Westerners who go all blue in the face trying to portray this situation as some good v evil Rambo film don’t help. They make it worse.
From what Oxford’s statement says, it appears that a full-blown academic boycott was not possible anyway, although I’m not sure why. It’s possible that it may have enlivened English anti-discrimination law (the word ‘unlawful’ is used).
Love it when one set of meaningless group rights clashes with another set of meaningless group rights.
Reading this through again, I think I do agree with Adrien, although by the same token I’ve had some excellent teachers who were clearly biased, but were nonetheless fair markers. I suppose that’s a way of saying that principled objectivity is to be preferred, but we may as well admit that a large number of people struggle with it.
Love it when one set of meaningless group rights clashes with another set of meaningless group rights.
Chuckle.
Well said, Adrien!
Personally, I would not want my students to be too aware of my political preferences, and I would certainly not want to teach political opinions as “fact” when there is another side to the story. I’m not a member of any political party, I would not tell my students if I was, and I would never, never squash someone’s opinion just because it differed from mine (I had a very left wing lecturer in first year uni who did this, and since then I have an abhorrence of it).
I suppose some aspect of my personal preferences has to come through somehow (love of restitution and equity), although I try to make it clear that students do not have to follow this, and indeed I really enjoy it if someone puts forth a well thought out opposing point of view.
I was in a conversation with a young Sino-Australian a couple weeks ago. He studies criminal psychology and he was talking about the things that pissed him off viz political bias. On the Right it was the rigidity of scope, on the Left it was the view that their view was the only view. He saw virtues on both side and just didn’t understand why he was required to subscribe to one camp or t’other.
I still remember being amongst the Culti Studi postgrad circle a couple years ago and, when referring to the Arts scene as the ‘Emperor’s New Clothes’ being labelled a fascist and a conservative. I’m neither. And they’re not the same thing anyway.
The thing is none of these people really know anything about politics. Or care. They’re just trained to see things in an overtly political way they don’t even realize they’re doing it. They’re in for a shock ’cause I reckon the jig’s just about up.
Time to get a real job folks.
When I was about 16, I was into labelling things I didn’t like as “fascist”. My mother took me to task – she said I shouldn’t just throw that word around. I think those people in the Cultural Studies circle need a mother like mine.
SL
Is it possible to identify exactly which academics have supported this, and thus do a quick analysis of support by scholarly discipline?
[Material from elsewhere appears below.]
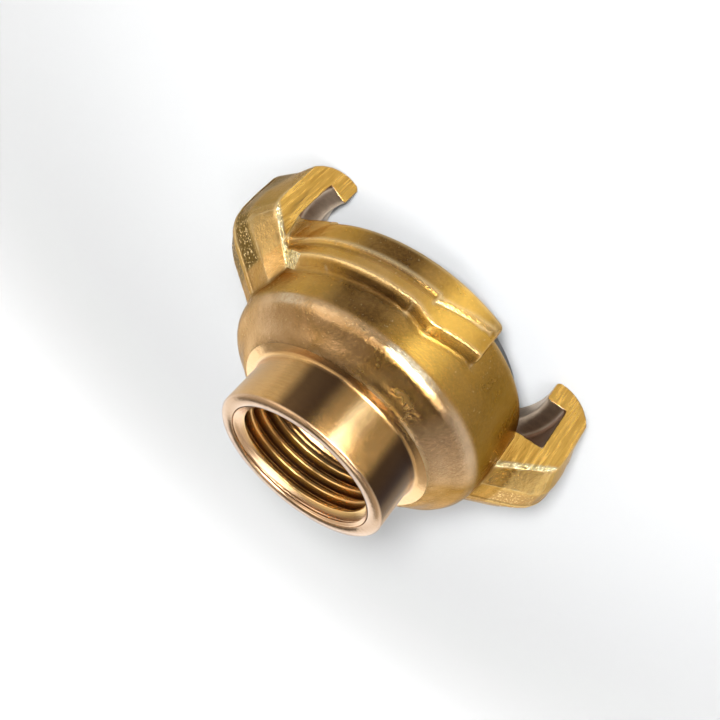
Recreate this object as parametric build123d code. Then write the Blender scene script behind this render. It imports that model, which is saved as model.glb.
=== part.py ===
from build123d import *
import os
from math import cos, degrees, radians, sin

os.makedirs("parts", exist_ok=True)

# Sizes in mm. Depths are measured along the axis from the socket mouth towards the claws.

# Lengths along the axis, one after the other
SOCKET_LENGTH = 7.4
SHOULDER_LENGTH = 4.6
BELL_LENGTH = 10.2
HOOK_GAP = 7.1               # room for the other half's rim behind the noses
NOSE_LENGTH = 3.5

# Socket and waterway
SOCKET_OD = 24.8
SOCKET_ROOT = 0.6            # rounded corner where the socket leaves the shoulder
MOUTH_EDGE = 0.35
MOUTH_COUNTERSINK = 0.15
THREAD_MAJOR = 20.955        # G 1/2
THREAD_BORE_LENGTH = 9.6
PASSAGE_D = 17.2

# Bell
BELL_OD = 38.6
BELL_DRAFT = 0.3             # the bell is this much slimmer at its shoulder
SHOULDER_STEP = 1.8          # flat ring round the socket's root
SHOULDER_ROUND = 0.6
SHOULDER_ROUND_LENGTH = 1.6
RECESS_WALL = 2.1
RECESS_LENGTH = 7.6
FACE_RING = 0.9              # flat ring left round the seal recess

# Flange sectors, each with a ramp at its far end
FLANGE_WIDTH = 2.25          # the rim stands this far out of the bell
RIM_LENGTH = 3.5             # rim band
RIM_STEP = 0.45              # bevel from the rim band down to the waist band
RIM_BEVEL_LENGTH = 0.6
WAIST_LENGTH = 2.0           # waist band, between the bevel and the rear face
RIM_EDGE = 0.4
FACET_ANGLE = 32.0           # slanted end of the waist band beside a claw
REAR_DRAFT = 0.42            # rise of every rear face towards the rim
RAMP_START_ANGLE = 82.6      # from the middle of the claw the sector starts at
RAMP_RISE_ANGLE = 88.0
RAMP_END_ANGLE = 106.4
RAMP_THICKNESS = 6.8
RAMP_SLOPE = 0.34
RAMP_BAND = 2.85             # from the ramp's rear face to its rim band
RAMP_START_LENGTH = 3.8      # S curve from the thin flange up to the ramp
RAMP_END_R = 1.7
WEB_WIDTH = 0.65             # hollow web that runs from the claw side out to the rim
WEB_REAR_SWEEP = 9.0
WEB_FRONT_SWEEP = 17.0

# Claws
CLAW_DISTANCE = 40.0         # across the inner faces of the two noses
CLAW_HALF_ANGLE = 19.5       # each claw covers twice this angle
HOOK_DEPTH = 3.1             # how far the noses reach in over the machined arm
NOSE_EDGE_R = 0.8            # rounded inner edge of the tips
RIB_THICKNESS = 5.7          # claw arm at its mid rib, from the machined inside
RIDGE_THICKNESS = 4.2        # at the ridge between claw back and drafted flank
SIDE_THICKNESS = 3.3         # at the trimmed side
RIB_HALF_WIDTH = 0.45
RIB_STEP = 0.2               # height of the rib over the valley beside it
RIDGE_Y = 4.6
RIDGE_LEAN = 0.8             # the ridge leans this far in towards the tip
RIB_SETBACK = 1.25           # where the underside leaves the bell, behind its shoulder
RIDGE_SETBACK = 2.3
SIDE_SETBACK = 4.0
UNDERSIDE_SLOPE = 0.61
RIB_CORNER = 2.95            # rounding between underside and back
RIDGE_CORNER = 2.2
SIDE_CORNER = 1.4
RIB_FRONT = 3.6              # rounding between back and tip
RIDGE_FRONT = 4.4
SIDE_FRONT = 5.2
FRONT_LENGTH = 3.8

# Seal
SEAL_PROUD = 1.9
SEAL_BORE_D = 20.0
SEAL_EDGE = 0.25
SEAL_LIP = 1.0               # countersink round the seal's bore

# Places that follow from the sizes
SHOULDER_END = SOCKET_LENGTH + SHOULDER_LENGTH
FRONT = SHOULDER_END + BELL_LENGTH
NOSE_REAR = FRONT + HOOK_GAP
TIP = NOSE_REAR + NOSE_LENGTH
FLANGE_THICKNESS = RIM_LENGTH + RIM_BEVEL_LENGTH + WAIST_LENGTH
SOCKET_R = SOCKET_OD / 2
THREAD_R = THREAD_MAJOR / 2
BELL_R = BELL_OD / 2
ROOT_R = BELL_R - 1.0        # added pieces start this deep inside the bell
RECESS_R = BELL_R - RECESS_WALL
RECESS_FLOOR = FRONT - RECESS_LENGTH
RIM_R = BELL_R + FLANGE_WIDTH
WAIST_R = RIM_R - RIM_STEP
RAMP_REAR = FRONT - RAMP_THICKNESS
NOSE_R = CLAW_DISTANCE / 2
ARM_R = NOSE_R + HOOK_DEPTH

# Roundings as (across, along) shares of their size
CORNER_CURVE = ((0.52, 0.45), (0.80, 0.92), (0.95, 1.6), (1.0, 2.6))
FRONT_CURVE = ((0, 1), (0.125, 0.71), (0.31, 0.43), (0.5, 0.24), (0.75, 0.08), (1, 0))


def at(radius, angle, depth):
    """Point at that radius, angle and depth."""
    return Vector(radius * cos(radians(angle)), radius * sin(radians(angle)), depth)


def turned(*points):
    """Turns an outline of (radius, depth) points about the axis."""
    return revolve(Plane.XZ * make_face(Polyline(*points, close=True)), Axis.Z, 360)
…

I would hazard a guess the support increases the lower down the academic food chain you go, with the most enthusiastic concentrated among the softer Social Studies disciplines.
I would also bet that the peer pressure in the softer disciplines is quite intense, with supporting the boycott demanded as a signal of worshipping at altars of “correct” theologies.
I think if I ever enrolled in course which gave oxygen to a lecturer broadcasting his/her views of the tedious shifting sands of day-to-day politics, I would withdraw on the spot. If it happened at Oxford, I would burst into tears!
What insight into the daily grind of politics do academics have that my Aunt Fanny does not?
A scholar’s worth to his/her students is the superior knowledge s/he has acquired after years of familiarity with great ideas, the most complex thoughts, and research findings. When it comes to what is “really happening” today, here, and now, they are just as blind as the rest of us, except overwhelmingly a shit more bigoted.
I don’t know about stripping out results based on discipline, JG, but if you go through the UCU document, most of the loopier resolutions are from second rate former polytechnics.
Now, now Oxbridger. Academic snobbery. [waving finger]
That’s call you’re all fascists. I’m the people’s poet and I demand no more social bigotry or hatred by 12pm tomorrow or I’ll set the bomb off.
Get up Neil I hate you.
Ha ha!
I didn’t watch that show until I was an adult because my younger sister was severely traumatised by the episode where Neil’s head comes off after he sticks it out the train.
She had a bit of a thing about people’s heads coming off thereafter – does anyone remember that CCs ad where the people’s heads came off into their laps? She really hated that.